The therapist that they quote is one of those “relationship gurus” who, in their attempts at popularizing their “brand” will forget the basic rules of how couple should behave. Her entire philosophy is that couples should always have more sex. Having couples sleep in separate rooms probably gets in the way of many of her methods. The fact that so many couples are happy with this makes it even more difficult for her.
However, she does have at least enough intellectual and professional integrity to do no more than call it “a pink flag”. Way too many other “celebrity psychologists” are much more willing to knowingly provide opinions which they know are wrong, but which will help them sell their merch. They would probably be ranting about how sleeping in separate rooms will destroy any loving marriage.
And then there’s dhs cousin who’s been with her guy for 30-40 maybe? And at least the first 25 were spent in side by side houses! They liked having their own space and doing their own thing, even though they loved each other. About 10 years ago, they moved to a different state and bought a house. They share a single house now but separate rooms.
My folks gave us a wedding gift of money for a king size bed. They had had a queen and over time, it just got small. I’m so grateful they did! I may do the same for my kids. The sleep is so much better in a king size. Even if he does snore. I just buy jumbo boxes of earplugs from Amazon.

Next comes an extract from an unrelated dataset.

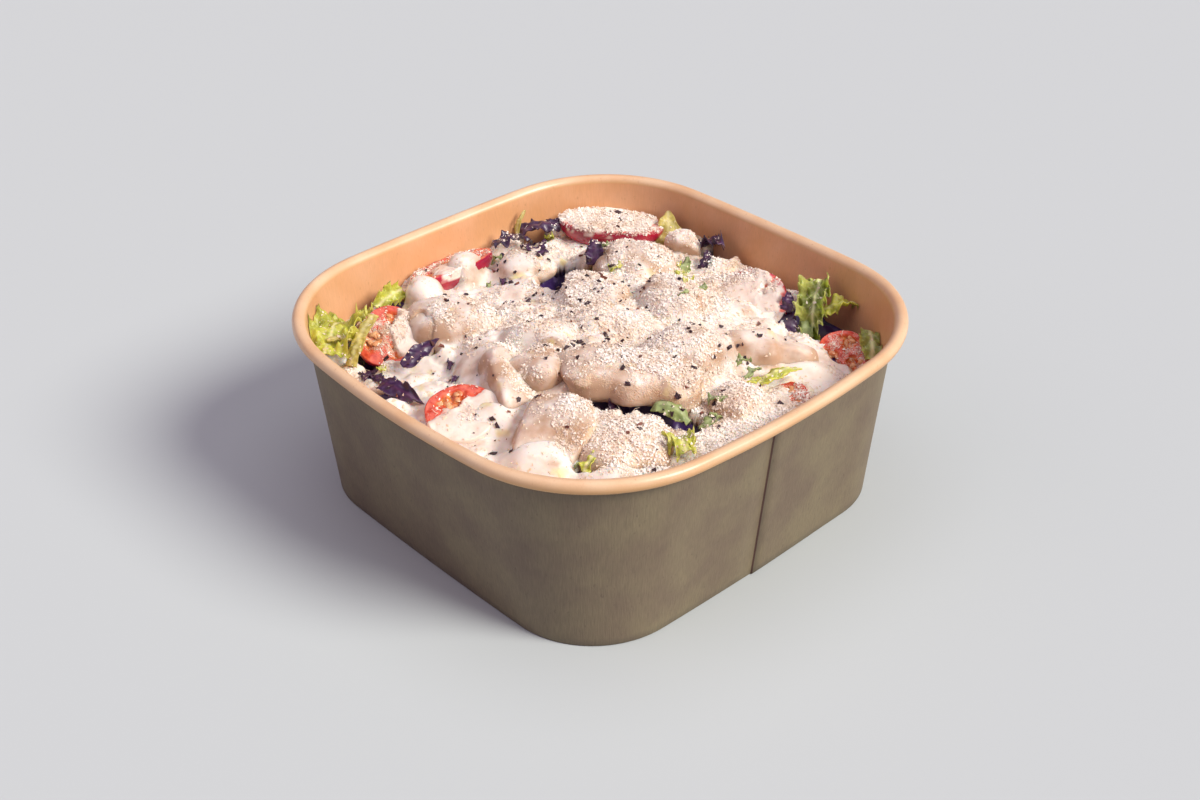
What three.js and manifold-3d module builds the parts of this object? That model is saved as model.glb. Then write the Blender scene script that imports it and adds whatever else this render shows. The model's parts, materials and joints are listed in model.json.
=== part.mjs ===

I’m OK with the sound of rain (get plenty of that here! ) and the ocean (when we are in Hawaii!) but mechanical white noise drives me nuts. I can’t stop thinking about that noise making thing, like a fan, breaking, and it keeps me awake!
I worked night shift for 22 years and got used to having my space and not caring that I snore. When I moved to day shift, one night I turned over in bed and accidentally gave my husband a black eye. We have slept in separate rooms ever since and get 2 queens in a hotel. Our 35 year marriage is stronger because of this arrangement.
Well DH and I are clearly the anomaly here. We’ve been married over 30 years and we have always slept in a double bed. Full disclosure - neither of us is very tall or large, so that helps.
When we travel, I hate it when I can only get a king at a hotel. A queen is fine, but we are always happy to get home to our double bed. It fits us and we have no plans to get a larger bed.
In our house, queen bed, whom ever is the first up to use the bathroom in the night, moves to the other room. We both worry about thrashing around trying to get back to sleep. It also helps that the bed in the other bedroom is real comfy. Having another room has worked out great this week as my dh finally came down with Covid.